Where the word "names" occurs in a line, return that line.

-- Provided data --
* * * * * * * * *
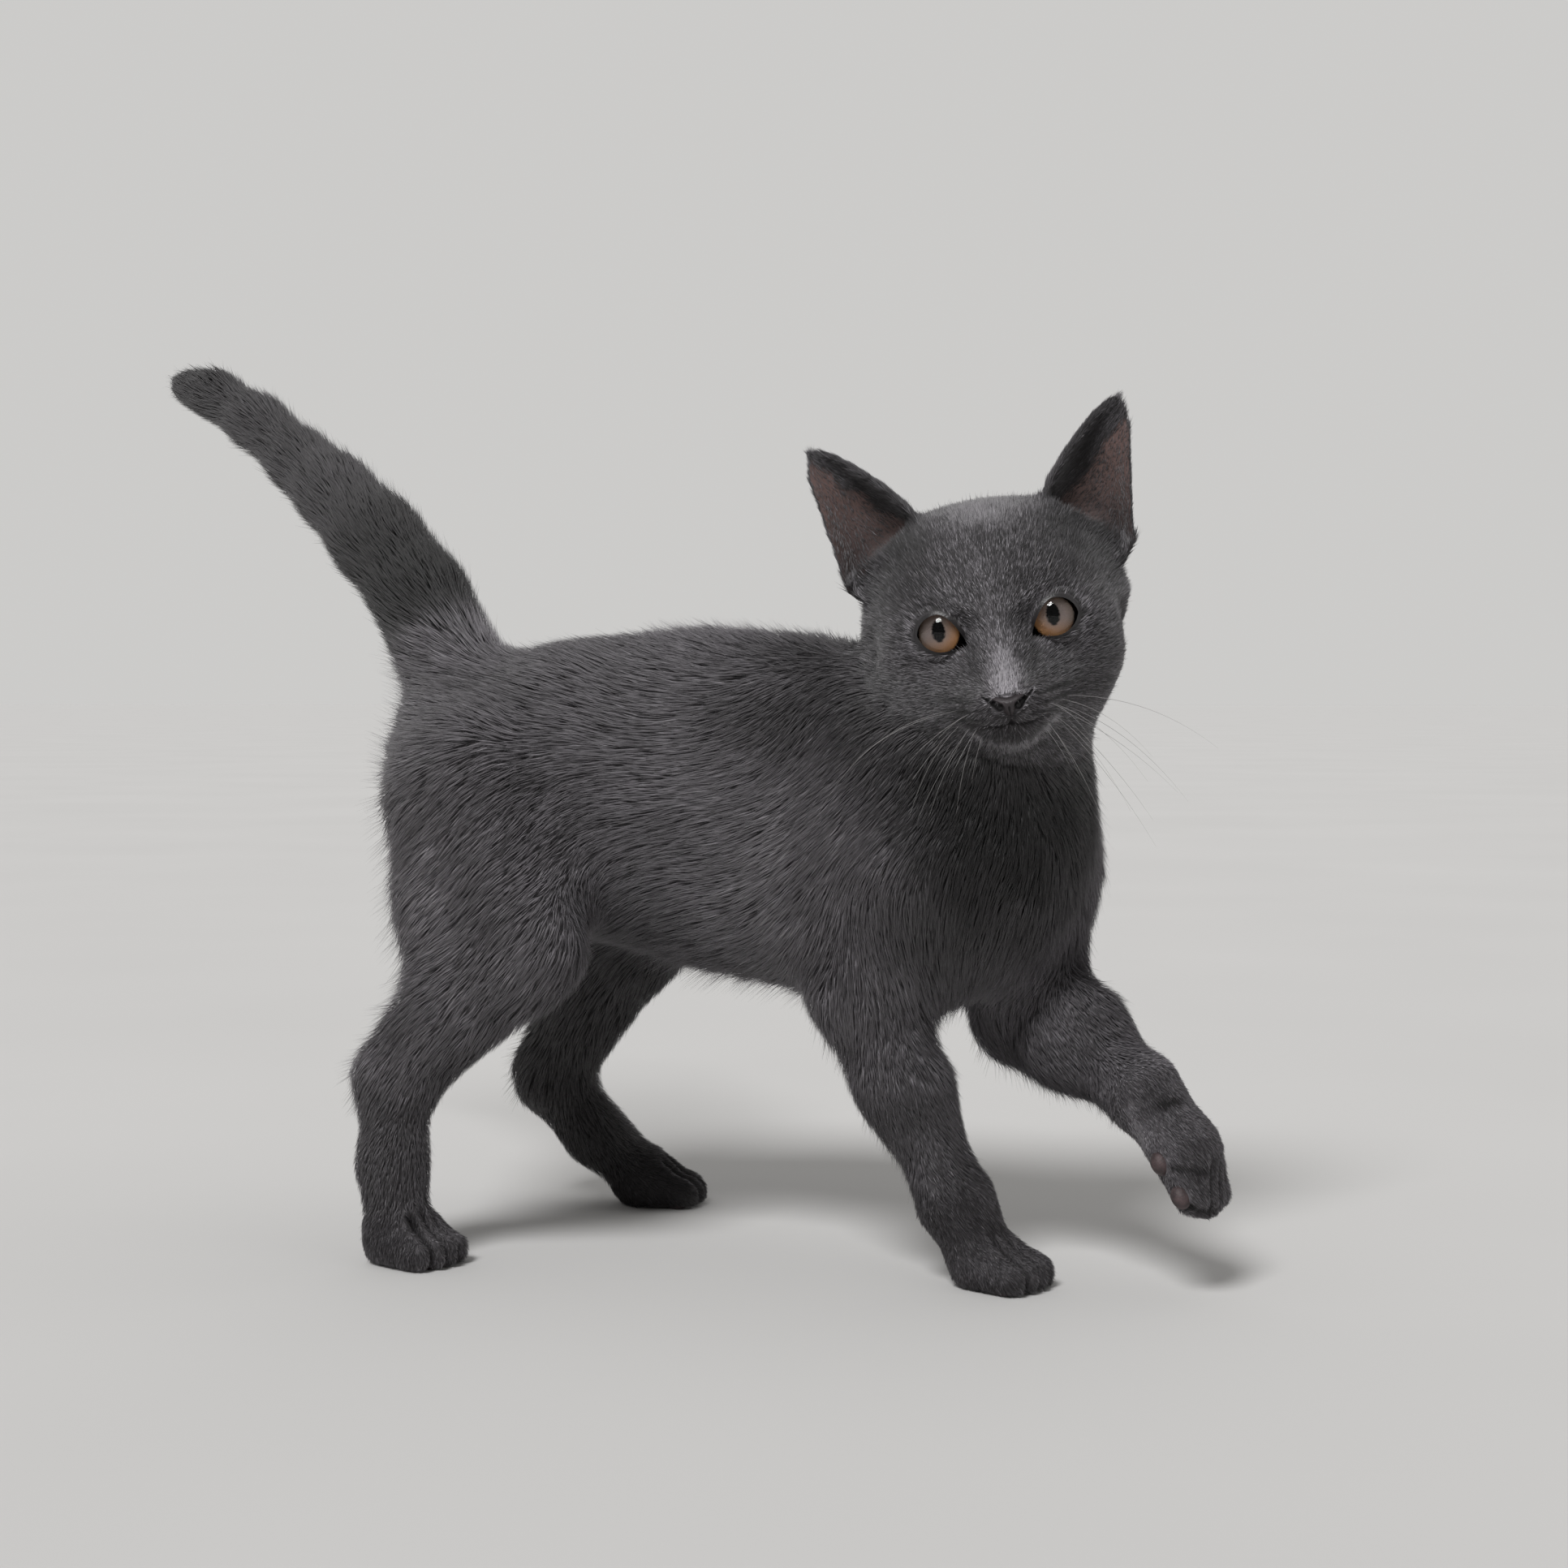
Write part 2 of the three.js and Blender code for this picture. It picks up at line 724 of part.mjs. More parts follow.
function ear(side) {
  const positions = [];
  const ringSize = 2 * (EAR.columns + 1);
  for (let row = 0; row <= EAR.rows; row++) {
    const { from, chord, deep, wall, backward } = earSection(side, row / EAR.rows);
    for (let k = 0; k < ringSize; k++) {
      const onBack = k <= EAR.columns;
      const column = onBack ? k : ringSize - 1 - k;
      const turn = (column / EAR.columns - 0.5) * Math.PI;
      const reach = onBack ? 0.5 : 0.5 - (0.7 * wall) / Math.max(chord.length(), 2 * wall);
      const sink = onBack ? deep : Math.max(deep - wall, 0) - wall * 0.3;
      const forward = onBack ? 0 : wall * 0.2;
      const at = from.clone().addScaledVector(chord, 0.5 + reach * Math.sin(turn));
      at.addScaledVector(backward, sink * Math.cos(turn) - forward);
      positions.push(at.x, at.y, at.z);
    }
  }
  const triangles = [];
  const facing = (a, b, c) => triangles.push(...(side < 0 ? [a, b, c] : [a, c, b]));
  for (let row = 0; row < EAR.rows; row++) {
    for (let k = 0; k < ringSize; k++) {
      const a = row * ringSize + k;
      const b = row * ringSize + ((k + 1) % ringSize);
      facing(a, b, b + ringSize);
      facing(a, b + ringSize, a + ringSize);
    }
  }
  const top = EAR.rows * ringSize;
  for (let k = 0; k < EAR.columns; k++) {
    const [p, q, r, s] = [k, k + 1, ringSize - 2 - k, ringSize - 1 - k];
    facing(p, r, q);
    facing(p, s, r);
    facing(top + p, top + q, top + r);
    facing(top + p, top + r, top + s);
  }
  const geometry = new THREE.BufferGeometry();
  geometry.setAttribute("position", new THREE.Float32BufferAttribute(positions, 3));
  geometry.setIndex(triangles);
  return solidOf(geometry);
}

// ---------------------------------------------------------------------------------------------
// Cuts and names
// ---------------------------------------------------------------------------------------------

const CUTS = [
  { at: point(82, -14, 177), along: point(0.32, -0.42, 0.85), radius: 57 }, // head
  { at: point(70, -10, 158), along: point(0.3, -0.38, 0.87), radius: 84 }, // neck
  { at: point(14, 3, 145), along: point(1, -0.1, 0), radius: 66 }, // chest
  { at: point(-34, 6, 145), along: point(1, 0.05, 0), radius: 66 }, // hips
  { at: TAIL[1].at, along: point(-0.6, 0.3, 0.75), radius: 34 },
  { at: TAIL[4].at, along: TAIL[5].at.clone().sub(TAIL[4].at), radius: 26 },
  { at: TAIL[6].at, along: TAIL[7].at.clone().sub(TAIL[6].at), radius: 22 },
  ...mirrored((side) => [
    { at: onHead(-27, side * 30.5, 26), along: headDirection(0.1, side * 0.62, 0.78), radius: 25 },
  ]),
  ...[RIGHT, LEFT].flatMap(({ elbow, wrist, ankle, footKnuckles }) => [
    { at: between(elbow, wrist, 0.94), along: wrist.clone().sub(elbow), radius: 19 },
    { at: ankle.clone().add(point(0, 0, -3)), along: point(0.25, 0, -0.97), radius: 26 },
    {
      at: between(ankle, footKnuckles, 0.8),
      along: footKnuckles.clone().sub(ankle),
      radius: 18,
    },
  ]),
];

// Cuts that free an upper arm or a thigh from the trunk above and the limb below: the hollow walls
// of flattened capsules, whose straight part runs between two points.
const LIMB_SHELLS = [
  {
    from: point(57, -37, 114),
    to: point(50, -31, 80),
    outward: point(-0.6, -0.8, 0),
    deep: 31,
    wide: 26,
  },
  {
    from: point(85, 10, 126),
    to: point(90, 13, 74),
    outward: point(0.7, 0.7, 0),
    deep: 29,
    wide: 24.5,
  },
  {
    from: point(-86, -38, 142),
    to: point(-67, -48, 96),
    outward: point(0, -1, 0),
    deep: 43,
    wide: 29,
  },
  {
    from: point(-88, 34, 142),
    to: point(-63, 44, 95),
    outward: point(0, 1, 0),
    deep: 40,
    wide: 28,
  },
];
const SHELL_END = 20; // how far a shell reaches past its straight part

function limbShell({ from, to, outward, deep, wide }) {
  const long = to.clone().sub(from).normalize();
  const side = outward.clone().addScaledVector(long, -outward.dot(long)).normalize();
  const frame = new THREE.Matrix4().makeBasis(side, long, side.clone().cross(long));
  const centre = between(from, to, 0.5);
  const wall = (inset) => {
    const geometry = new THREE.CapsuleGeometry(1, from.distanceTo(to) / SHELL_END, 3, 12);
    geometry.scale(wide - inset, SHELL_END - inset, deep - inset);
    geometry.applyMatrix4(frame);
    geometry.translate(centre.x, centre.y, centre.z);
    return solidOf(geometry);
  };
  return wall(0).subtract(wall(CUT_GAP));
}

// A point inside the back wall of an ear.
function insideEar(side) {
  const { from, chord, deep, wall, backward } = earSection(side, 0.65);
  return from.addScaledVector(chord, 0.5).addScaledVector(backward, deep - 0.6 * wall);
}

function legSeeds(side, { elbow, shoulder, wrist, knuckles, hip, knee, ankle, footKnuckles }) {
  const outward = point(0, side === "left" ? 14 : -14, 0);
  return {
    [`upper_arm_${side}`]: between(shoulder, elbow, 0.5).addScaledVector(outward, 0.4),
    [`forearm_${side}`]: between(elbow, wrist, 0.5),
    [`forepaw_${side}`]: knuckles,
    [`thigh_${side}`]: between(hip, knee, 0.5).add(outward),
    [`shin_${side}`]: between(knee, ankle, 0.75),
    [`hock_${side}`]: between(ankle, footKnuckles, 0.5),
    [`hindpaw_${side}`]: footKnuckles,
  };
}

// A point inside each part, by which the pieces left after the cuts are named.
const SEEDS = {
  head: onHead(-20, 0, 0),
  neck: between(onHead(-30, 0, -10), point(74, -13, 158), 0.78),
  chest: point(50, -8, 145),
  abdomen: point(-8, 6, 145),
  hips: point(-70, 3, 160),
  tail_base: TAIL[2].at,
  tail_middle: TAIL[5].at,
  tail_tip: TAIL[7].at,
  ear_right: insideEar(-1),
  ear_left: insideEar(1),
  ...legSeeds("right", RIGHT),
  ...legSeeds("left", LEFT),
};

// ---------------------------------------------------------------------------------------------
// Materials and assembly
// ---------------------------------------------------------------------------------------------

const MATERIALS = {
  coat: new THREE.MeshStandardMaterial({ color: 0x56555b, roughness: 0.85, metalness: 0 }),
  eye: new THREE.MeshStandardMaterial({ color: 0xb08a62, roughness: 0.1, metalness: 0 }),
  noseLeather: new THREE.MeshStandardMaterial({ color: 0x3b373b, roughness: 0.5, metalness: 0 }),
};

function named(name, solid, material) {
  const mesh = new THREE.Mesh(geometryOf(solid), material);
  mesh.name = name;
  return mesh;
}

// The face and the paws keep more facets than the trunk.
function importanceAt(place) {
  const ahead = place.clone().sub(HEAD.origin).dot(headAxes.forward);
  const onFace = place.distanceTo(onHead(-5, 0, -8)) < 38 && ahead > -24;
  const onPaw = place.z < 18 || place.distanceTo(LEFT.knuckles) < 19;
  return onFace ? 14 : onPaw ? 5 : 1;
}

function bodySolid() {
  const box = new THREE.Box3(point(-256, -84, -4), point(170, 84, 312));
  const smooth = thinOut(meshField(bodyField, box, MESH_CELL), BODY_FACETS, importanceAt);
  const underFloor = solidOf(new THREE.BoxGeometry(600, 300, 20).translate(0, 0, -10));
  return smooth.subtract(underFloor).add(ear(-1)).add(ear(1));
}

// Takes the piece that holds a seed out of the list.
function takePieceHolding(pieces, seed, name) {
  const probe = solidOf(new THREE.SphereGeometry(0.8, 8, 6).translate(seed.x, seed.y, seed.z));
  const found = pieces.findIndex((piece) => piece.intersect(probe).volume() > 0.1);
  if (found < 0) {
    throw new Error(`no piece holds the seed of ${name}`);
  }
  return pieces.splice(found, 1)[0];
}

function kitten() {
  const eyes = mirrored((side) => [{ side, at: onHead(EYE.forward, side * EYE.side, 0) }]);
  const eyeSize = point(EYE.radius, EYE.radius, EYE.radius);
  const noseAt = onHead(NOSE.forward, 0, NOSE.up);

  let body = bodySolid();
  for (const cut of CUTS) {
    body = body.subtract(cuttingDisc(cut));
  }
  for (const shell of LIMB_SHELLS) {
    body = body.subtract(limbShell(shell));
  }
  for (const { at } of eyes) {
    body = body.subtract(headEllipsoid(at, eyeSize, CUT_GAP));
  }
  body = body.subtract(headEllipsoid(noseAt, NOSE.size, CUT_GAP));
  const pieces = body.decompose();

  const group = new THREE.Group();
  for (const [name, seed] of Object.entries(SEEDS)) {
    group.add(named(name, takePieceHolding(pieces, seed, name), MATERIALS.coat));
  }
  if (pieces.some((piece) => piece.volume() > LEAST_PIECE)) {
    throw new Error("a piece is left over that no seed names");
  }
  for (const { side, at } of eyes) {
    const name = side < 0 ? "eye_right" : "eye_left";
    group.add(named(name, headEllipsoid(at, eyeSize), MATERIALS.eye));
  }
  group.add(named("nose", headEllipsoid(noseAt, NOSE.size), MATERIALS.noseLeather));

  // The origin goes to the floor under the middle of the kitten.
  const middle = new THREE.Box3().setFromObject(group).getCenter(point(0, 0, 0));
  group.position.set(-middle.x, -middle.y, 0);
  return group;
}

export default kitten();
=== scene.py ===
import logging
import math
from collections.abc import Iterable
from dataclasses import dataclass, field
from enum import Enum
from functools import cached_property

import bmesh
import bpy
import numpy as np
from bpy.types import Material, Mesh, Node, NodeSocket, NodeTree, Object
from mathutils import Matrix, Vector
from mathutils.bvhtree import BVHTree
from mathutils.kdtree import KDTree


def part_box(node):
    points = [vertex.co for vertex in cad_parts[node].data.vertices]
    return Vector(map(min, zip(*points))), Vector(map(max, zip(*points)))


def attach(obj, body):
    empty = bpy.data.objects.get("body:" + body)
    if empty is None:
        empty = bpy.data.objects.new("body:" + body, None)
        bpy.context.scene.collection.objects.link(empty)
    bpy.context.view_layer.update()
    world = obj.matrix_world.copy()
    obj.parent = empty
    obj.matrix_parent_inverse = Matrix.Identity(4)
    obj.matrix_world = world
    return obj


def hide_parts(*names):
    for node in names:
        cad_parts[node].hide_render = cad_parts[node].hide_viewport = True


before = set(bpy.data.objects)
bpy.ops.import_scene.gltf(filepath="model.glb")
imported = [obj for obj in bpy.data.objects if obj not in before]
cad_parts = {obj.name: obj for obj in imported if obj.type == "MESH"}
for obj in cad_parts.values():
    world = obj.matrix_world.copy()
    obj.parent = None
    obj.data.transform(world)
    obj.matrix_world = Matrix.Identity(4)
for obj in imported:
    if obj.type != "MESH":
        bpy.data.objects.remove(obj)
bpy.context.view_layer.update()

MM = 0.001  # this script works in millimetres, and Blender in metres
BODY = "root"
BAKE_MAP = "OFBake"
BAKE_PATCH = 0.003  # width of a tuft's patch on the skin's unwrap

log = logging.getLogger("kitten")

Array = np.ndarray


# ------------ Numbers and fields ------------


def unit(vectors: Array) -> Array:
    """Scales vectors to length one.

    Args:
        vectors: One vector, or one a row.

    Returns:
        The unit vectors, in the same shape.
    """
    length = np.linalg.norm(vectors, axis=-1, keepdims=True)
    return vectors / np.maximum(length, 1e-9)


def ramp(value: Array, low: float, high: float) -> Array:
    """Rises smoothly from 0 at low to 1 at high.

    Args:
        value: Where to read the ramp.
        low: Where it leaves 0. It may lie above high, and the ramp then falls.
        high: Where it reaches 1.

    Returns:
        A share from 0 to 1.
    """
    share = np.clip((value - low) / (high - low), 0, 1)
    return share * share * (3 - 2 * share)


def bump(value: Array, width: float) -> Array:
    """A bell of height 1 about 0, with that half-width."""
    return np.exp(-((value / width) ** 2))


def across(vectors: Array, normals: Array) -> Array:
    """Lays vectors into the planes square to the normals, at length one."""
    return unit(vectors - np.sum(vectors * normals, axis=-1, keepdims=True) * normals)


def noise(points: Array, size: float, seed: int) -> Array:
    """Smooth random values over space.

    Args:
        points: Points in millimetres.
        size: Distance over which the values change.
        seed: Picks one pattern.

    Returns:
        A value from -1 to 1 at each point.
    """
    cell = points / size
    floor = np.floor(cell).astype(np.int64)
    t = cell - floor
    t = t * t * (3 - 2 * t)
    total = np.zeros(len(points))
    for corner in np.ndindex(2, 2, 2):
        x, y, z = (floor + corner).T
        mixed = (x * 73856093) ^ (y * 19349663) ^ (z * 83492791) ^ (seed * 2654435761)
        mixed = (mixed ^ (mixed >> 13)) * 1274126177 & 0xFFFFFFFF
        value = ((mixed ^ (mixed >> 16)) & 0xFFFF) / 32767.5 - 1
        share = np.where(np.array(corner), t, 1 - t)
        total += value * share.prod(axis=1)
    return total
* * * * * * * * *
-- The completed task --
// Cuts and names
    throw new Error("a piece is left over that no seed names");
def hide_parts(*names):
    for node in names:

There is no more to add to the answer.